In order to correct alleged wrong-think within their ranks, the Tudor Trust forced white trustees to attend 12 hours of ‘anti-racist’ workshops in order to embark upon an effort of “looking inwards at our own understanding of racism and white supremacy”. Adding an ironically racist element to the training, black, Asian and other ethnic minority staff attended their own workshops in which the white staff were barred from attending.


The charity said that their segregated meetings were needed to challenge “some initial thinking about whiteness at Tudor and areas that require change for the organisation to become truly anti-racist”.


White staff members were also lectured about the “different characteristics of racism born of Britain’s colonial history, as well as the white supremacy culture that prevails.”


Further laying out the woke vision for the charity, a spokesman said: “The process to become a truly anti-racist organisation takes time and involves a complex dialogue with our staff and trustees. This process is not yet complete and as a responsible organisation we cannot commit to a date when we will accept new applications.


“Tudor is moving away from its long history as a family trust and will be seeking new trustees to reflect that as the reimagining process progresses,” he added.


The Tudor Trust, which has approximately £288 million in assets, was established in 1955 following an endowment from Sir Godfrey Mitchell, an engineer and businessman who earned a fortune in the construction industry following the First World War. The current board of trustees is to this day replete with descendants of Sir Godfrey, including his grandson Matthew Dunwell, who heads up the board.


According to its latest reporting, the charity has directed about a quarter of its yearly grants to charities focussing on issues facing ethnic minority communities in Britain.
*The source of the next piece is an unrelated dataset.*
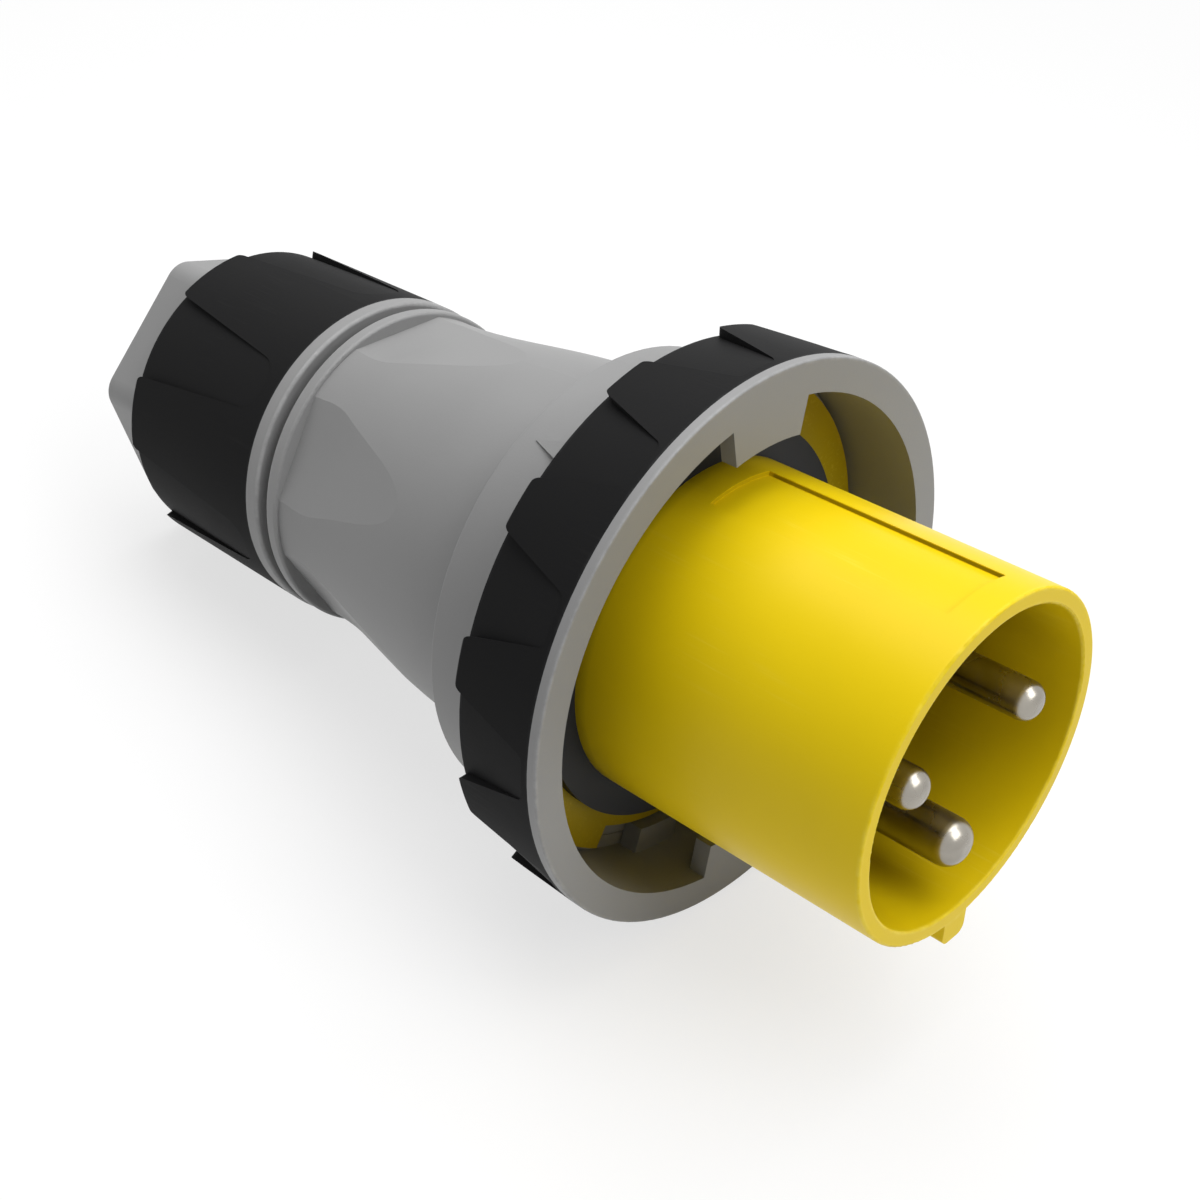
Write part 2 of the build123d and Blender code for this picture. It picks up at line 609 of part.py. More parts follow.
# Locking ring: rim, wall, rear lip, two bayonet lugs and a stop
def make_locking_ring():
    ring = turned(
        [
            (RING_FRONT_X, RING_BORE_R),
            (RING_FRONT_X, RING_R),
            (RING_GRIP_FRONT_X, RING_R),
            (RING_GRIP_FRONT_X, RING_CORE_FRONT_R),
            (RING_REAR_X, RING_CORE_REAR_R),
            (RING_REAR_X, LIP_R),
            (LIP_FRONT_X, LIP_R),
            (LIP_FRONT_X, RING_BORE_R),
        ],
        [((RING_FRONT_X, RING_R), RING_EDGE_ROUND)],
    )
    for index in range(LUG_COUNT):
        ring += around(bayonet_lug(), index * 360 / LUG_COUNT)
    stop_rear_x = FLANGE_REAR_X + FACE_GAP
    ring += sector(stop_rear_x + STOP_LENGTH, stop_rear_x, STOP_R, RING_BORE_R + WELD,
                   STOP_FROM_ANGLE, STOP_TO_ANGLE)
    return ring


def bayonet_lug():
    """Lug flush with the rim; its rear face is a shallow ramp that draws the plug in."""
    lug = sector(RING_FRONT_X, RING_FRONT_X - LUG_THICKNESS, LUG_R, RING_BORE_R + WELD,
                 -LUG_HALF_ANGLE, LUG_HALF_ANGLE)
    cut = Pos(-LUG_THICKNESS, 0, 0) * Box(2 * LUG_THICKNESS, RING_BORE_R, 3 * LUG_REACH)
    return lug - Pos(RING_FRONT_X - LUG_THICKNESS, 0, RING_BORE_R) * Rot(Z=LUG_RAMP_ANGLE) * cut


# Soft grip with tapered ribs that run out towards the front
def make_grip(front_x, rear_x, front_r, rear_r, core_front_r, core_rear_r, rib_r, gap):
    sleeve = turned([(front_x, core_front_r), (front_x, front_r), (rear_x, rear_r), (rear_x, core_rear_r)])
    band = turned(
        [
            (front_x, core_front_r),
            (front_x, front_r),
            (rear_x, rib_r),
            (rear_x, core_rear_r),
        ],
        [((rear_x, rib_r), RIB_EDGE_ROUND)],
    )
    gap_count, gap_turn, cutter = gap
    for index in range(gap_count):
        band -= around(cutter, gap_turn + index * 360 / gap_count)
    return sleeve + band


def gap_cutter(front_x, rear_x, front_width, rear_width, corner_round, radius):
    """Tongue-shaped gap between two ribs, wider at the rear and rounded at the front."""
    front_half = front_width / 2
    rear_half = rear_width / 2
    flare = rear_half + 2 * RIB_CORNER_ROUND
    beyond_x = rear_x - 2 * RIB_CORNER_ROUND
    plan = outline(
        [
            (front_x, front_half),
            (rear_x, rear_half),
            (rear_x, flare),
            (beyond_x, flare),
            (beyond_x, -flare),
            (rear_x, -flare),
            (rear_x, -rear_half),
            (front_x, -front_half),
        ],
        [
            ((front_x, front_half), corner_round),
            ((front_x, -front_half), corner_round),
            ((rear_x, rear_half), RIB_CORNER_ROUND),
            ((rear_x, -rear_half), RIB_CORNER_ROUND),
        ],
    )
    return extrude(Pos(0, 0, radius / 2) * plan, radius)


def make_ring_grip():
    cutter = gap_cutter(RING_GAP_FRONT_X, RING_REAR_X, RING_GAP_FRONT_WIDTH, RING_GAP_REAR_WIDTH,
                        RING_GAP_ROUND, RING_R)
    return make_grip(RING_GRIP_FRONT_X, RING_REAR_X, RING_R, RING_GRIP_REAR_R, RING_CORE_FRONT_R,
                     RING_CORE_REAR_R, RING_RIB_R, (RING_RIB_COUNT, RING_GAP_TURN, cutter))


def make_nut_grip():
    cutter = gap_cutter(NUT_GAP_FRONT_X, NUT_CORE_REAR_X, NUT_GAP_FRONT_WIDTH, NUT_GAP_REAR_WIDTH,
                        NUT_GAP_ROUND, NUT_R)
    turn = NUT_TURN + 180 / NUT_RIB_COUNT
    return make_grip(NUT_GRIP_FRONT_X, NUT_CORE_REAR_X, NUT_R, NUT_GRIP_REAR_R, NUT_CORE_FRONT_R,
                     NUT_CORE_REAR_R, NUT_RIB_R, (NUT_RIB_COUNT, turn, cutter))


# Gland nut: rim, core under the grip, hexagonal tail, thread bore and clamping cone
def make_gland_nut():
    core = turned(
        [
            (NUT_FRONT_X, 0),
            (NUT_FRONT_X, NUT_R),
            (NUT_GRIP_FRONT_X, NUT_R),
            (NUT_GRIP_FRONT_X, NUT_CORE_FRONT_R),
            (NUT_CORE_REAR_X, NUT_CORE_REAR_R),
            (NUT_CORE_REAR_X, 0),
        ],
        [((NUT_FRONT_X, NUT_R), NUT_EDGE_ROUND)],
    )
    core += hex_tail()
    return core - nut_bore()


def hex_tail():
    """Six-sided tail with rounded corners that meet the core, for a spanner."""
    plan = RegularPolygon(HEX_FLATS_R, 6, major_radius=False)
    plan = fillet(plan.vertices(), HEX_CORNER_ROUND)
    tail = Pos(NUT_REAR_X, 0, 0) * Rot(Y=90) * extrude(plan, CONE_REAR_X - NUT_REAR_X)
    tail = chamfer(tail.faces().sort_by(Axis.X)[0].edges(), HEX_EDGE_CHAMFER)
    return around(tail, NUT_TURN)


def nut_bore():
    mouth_r = CABLE_HOLE_R + CABLE_MOUTH_ROUND
    return turned(
        [
            (NUT_FRONT_X + OVERCUT, 0),
            (NUT_FRONT_X + OVERCUT, NUT_BORE_R),
            (NUT_BORE_END_X, NUT_BORE_R),
            (NUT_BORE_END_X, CONE_FRONT_R),
            (CONE_REAR_X, CONE_REAR_R),
            (CONE_REAR_X, CABLE_HOLE_R),
            (NUT_REAR_X + CABLE_MOUTH_ROUND, CABLE_HOLE_R),
            (NUT_REAR_X, mouth_r),
            (NUT_REAR_X - OVERCUT, mouth_r),
            (NUT_REAR_X - OVERCUT, 0),
        ]
    )


# Cable seal with rings that peel out, clamp cage with fingers, and slip ring
def make_cable_seal():
    seal = turned(
        [
            (LEDGE_REAR_X, SEAL_FRONT_BORE_R),
            (LEDGE_REAR_X, SEAL_R),
            (SEAL_REAR_X, SEAL_R),
            (SEAL_REAR_X, SEAL_REAR_BORE_R),
        ]
    )
    for step in SEAL_GROOVE_STEPS:
        inner_r = SEAL_REAR_BORE_R + step
        groove_end_x = SEAL_REAR_X + SEAL_GROOVE_DEPTH
        seal -= tube(groove_end_x, SEAL_REAR_X - OVERCUT, inner_r, inner_r + SEAL_GROOVE_WIDTH)
    return seal


def cone_r(x):
    """Radius of the nut's clamping cone at a place on the axis."""
    share = (x - NUT_BORE_END_X) / (CONE_REAR_X - NUT_BORE_END_X)
    return CONE_FRONT_R + share * (CONE_REAR_R - CONE_FRONT_R)


def make_clamp_cage():
    root_x = CAGE_FLANGE_X - CAGE_FLANGE_THICKNESS
    wall = RUNNING_GAP + SLIP_WALL
    cage = turned(
        [
            (SEAL_REAR_X - FACE_GAP, CAGE_BORE_R),
            (SEAL_REAR_X - FACE_GAP, NECK_BORE_R - RUNNING_GAP),
            (CAGE_FLANGE_X, NECK_BORE_R - RUNNING_GAP),
            (CAGE_FLANGE_X, CAGE_FLANGE_R),
            (root_x, CAGE_FLANGE_R),
            (root_x, cone_r(root_x) - wall),
            (FINGER_END_X, cone_r(FINGER_END_X) - wall),
            (FINGER_END_X, CAGE_BORE_R),
        ]
    )
    slot_length = root_x - FINGER_END_X
    slot = Pos(root_x - slot_length / 2, 0, CAGE_FLANGE_R / 2)
    for index in range(FINGER_COUNT):
        cage -= around(slot * Box(slot_length, FINGER_SLOT, CAGE_FLANGE_R), index * 360 / FINGER_COUNT)
    return cage


def make_slip_ring():
    return turned(
        [
            (SLIP_FRONT_X, cone_r(SLIP_FRONT_X) - RUNNING_GAP - SLIP_WALL),
            (SLIP_FRONT_X, cone_r(SLIP_FRONT_X) - RUNNING_GAP),
            (SLIP_REAR_X, cone_r(SLIP_REAR_X) - RUNNING_GAP),
            (SLIP_REAR_X, cone_r(SLIP_REAR_X) - RUNNING_GAP - SLIP_WALL),
        ]
    )


# All pieces about the plug's own axis
def make_pieces():
    first, second, earth = pin_places()
    return {
        "front_shroud": make_front_shroud(),
        "line_pin_1": make_pin(*first),
        "line_pin_2": make_pin(*second),
        "earth_pin": make_pin(*earth),
        "line_1_terminal_screws": make_terminal_screws(first[0], first[2]),
        "line_2_terminal_screws": make_terminal_screws(second[0], second[2]),
        "earth_terminal_screws": make_terminal_screws(earth[0], earth[2]),
        "contact_carrier": make_contact_carrier(),
        "carrier_screws": make_carrier_screws(),
        "face_gasket": make_face_gasket(),
        "flange_seal": make_flange_seal(),
        "flange_screws": make_flange_screws(),
        "housing": make_housing(),
        "housing_neck": make_housing_neck(),
        "cable_seal": make_cable_seal(),
        "locking_ring": make_locking_ring(),
        "ring_grip": make_ring_grip(),
        "clamp_cage": make_clamp_cage(),
        "slip_ring": make_slip_ring(),
        "gland_nut": make_gland_nut(),
        "nut_grip": make_nut_grip(),
    }


# Resting place: the ring's lowest ribs and the nut's lowest rib touch the surface
def rest_tilt():
    rib_angle = math.asin(RING_GAP_REAR_WIDTH / 2 / RING_GRIP_REAR_R)
    front_drop = RING_RIB_R * math.cos(rib_angle)
    rear_drop = NUT_RIB_R
    return math.degrees(math.atan2(front_drop - rear_drop, RING_REAR_X - NUT_CORE_REAR_X))


def rest_place(pieces):
    """Place that tilts the pins up and puts the origin under the middle of the plug."""
    tilt = Rot(Y=-rest_tilt())
    box = (tilt * Compound(list(pieces.values()))).bounding_box()
    return Pos(-box.center().X, -box.center().Y, -box.min.Z) * tilt


def main():
    os.makedirs("parts", exist_ok=True)
    pieces = make_pieces()
    place = rest_place(pieces)
    for name, piece in pieces.items():
        export_step(place * piece, "parts/" + name + ".step")


main()
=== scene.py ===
import json
import math

import bpy
from mathutils import Matrix, Vector


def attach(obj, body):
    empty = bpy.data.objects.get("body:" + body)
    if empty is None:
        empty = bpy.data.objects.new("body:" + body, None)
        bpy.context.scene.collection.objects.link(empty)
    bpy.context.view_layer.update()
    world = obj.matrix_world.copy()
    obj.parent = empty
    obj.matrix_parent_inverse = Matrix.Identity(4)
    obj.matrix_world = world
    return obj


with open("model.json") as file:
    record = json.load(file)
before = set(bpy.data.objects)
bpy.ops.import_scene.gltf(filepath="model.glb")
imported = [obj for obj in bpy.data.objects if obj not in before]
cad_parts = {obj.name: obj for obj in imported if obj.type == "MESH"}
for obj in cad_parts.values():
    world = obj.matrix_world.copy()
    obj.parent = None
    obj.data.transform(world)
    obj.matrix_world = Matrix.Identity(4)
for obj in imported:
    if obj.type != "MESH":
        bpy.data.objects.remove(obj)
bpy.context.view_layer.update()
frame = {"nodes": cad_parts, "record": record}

bl_info = {
    "name": "Industrial plug",
    "version": (1, 0, 0),
    "blender": (4, 5, 0),
    "location": "View3D > Sidebar > Plug",
    "description": "Dresses the industrial plug's CAD frame with finishes, threads and a studio",
    "category": "Object",
}

MM = 0.001

# Moulding grain: share of the pits in its height, the range of the fine noise that makes
# specks, and the scale and range of the noise that breaks up wear
PIT_SHARE = 0.5
SPECKS_FROM = 0.62
SPECKS_TO = 0.74
BREAK_SCALE = 330.0
BREAKS_FROM = 0.36
BREAKS_TO = 0.62

# Round edges: share of their width that is worn in full
RIM_CORE = 0.2

# Scuffs: how fine the lines are, how little they change along the axis, the scale and range
# of the noise that gathers them in patches, and the range of the noise that makes them
SCUFF_FINENESS = 1500.0
SCUFF_STRETCH = 0.035
PATCH_SCALE = 38.0
PATCHES_FROM = 0.48
PATCHES_TO = 0.68
LINES_FROM = 0.56
LINES_TO = 0.72

# Turning marks: scale of the smears across them
SMEAR_SCALE = 120.0

# Mouldings: range of the slow drift, specks, and how roughness follows drift, scuffs and wear
DRIFT_FROM = 0.3
DRIFT_TO = 0.7
SPECK_STRENGTH = 0.12
SPECK_TONE = 0.6
SMOOTHER = 0.04
ROUGHER = 0.05
SCUFF_ROUGHNESS = 0.12
EDGE_POLISH = 0.1
GRAIN_HEIGHT = 0.05 * MM

# Metals: tone and roughness of the smears
SMEAR_TONE = 0.8
SMEARS_FROM = 0.35
SMEARS_TO = 0.65
METAL_SMOOTHER = 0.05
METAL_ROUGHER = 0.08
RING_HEIGHT = 0.02 * MM

# Painted shade in the shroud's recesses, which darkens the colour where shade falls: its tone
# against the clean colour and how strong it is. Each pair of places is where it starts and where
# it is full, on the axis or as a radius
PAINTED_SHADE_TONE = 0.2
TUBE_SHADE = 0.5
TUBE_SHADE_PLACES = (-2.0 * MM, -26.0 * MM)
TUBE_SHADE_RADII = (33.8 * MM, 33.2 * MM)
FLANGE_SHADE = 0.65
FLANGE_SHADE_PLACES = (-63.5 * MM, -67.0 * MM)
WALL_SHADE = 0.85
WALL_SHADE_PLACES = (-3.0 * MM, -4.0 * MM)
WALL_FOOT_RADII = (34.72 * MM, 34.82 * MM)
WALL_TOP_RADII = (35.5 * MM, 35.35 * MM)
REAR_WALL_SHARE = 0.35
REAR_WALL_PLACES = (-57.8 * MM, -57.2 * MM)
SHADE_DRIFT = (0.35, 0.6)
SHADE_THINNEST = 0.85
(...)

It is not the first time that the trust has flexed its woke muscles, controversially backing the Marxist Black Lives Matter movement in 2020 on the basis that it had “further exposed the systemic racism… upheld by our institutions, media and culture, causing harm and denying opportunity to so many”.


The charity also joined leftists criticising the 2021 Commission on Race and Ethnic Disparities report — authored by Jamaican-heritage businessman Tony Sewell — which found that Britain is not an institutionally racist country. The Tudor Trust was among those who wrote to then-Prime Minister Boris Johnson denouncing the report for supposedly ignoring the “lived experience” of people who faced rapid in the country.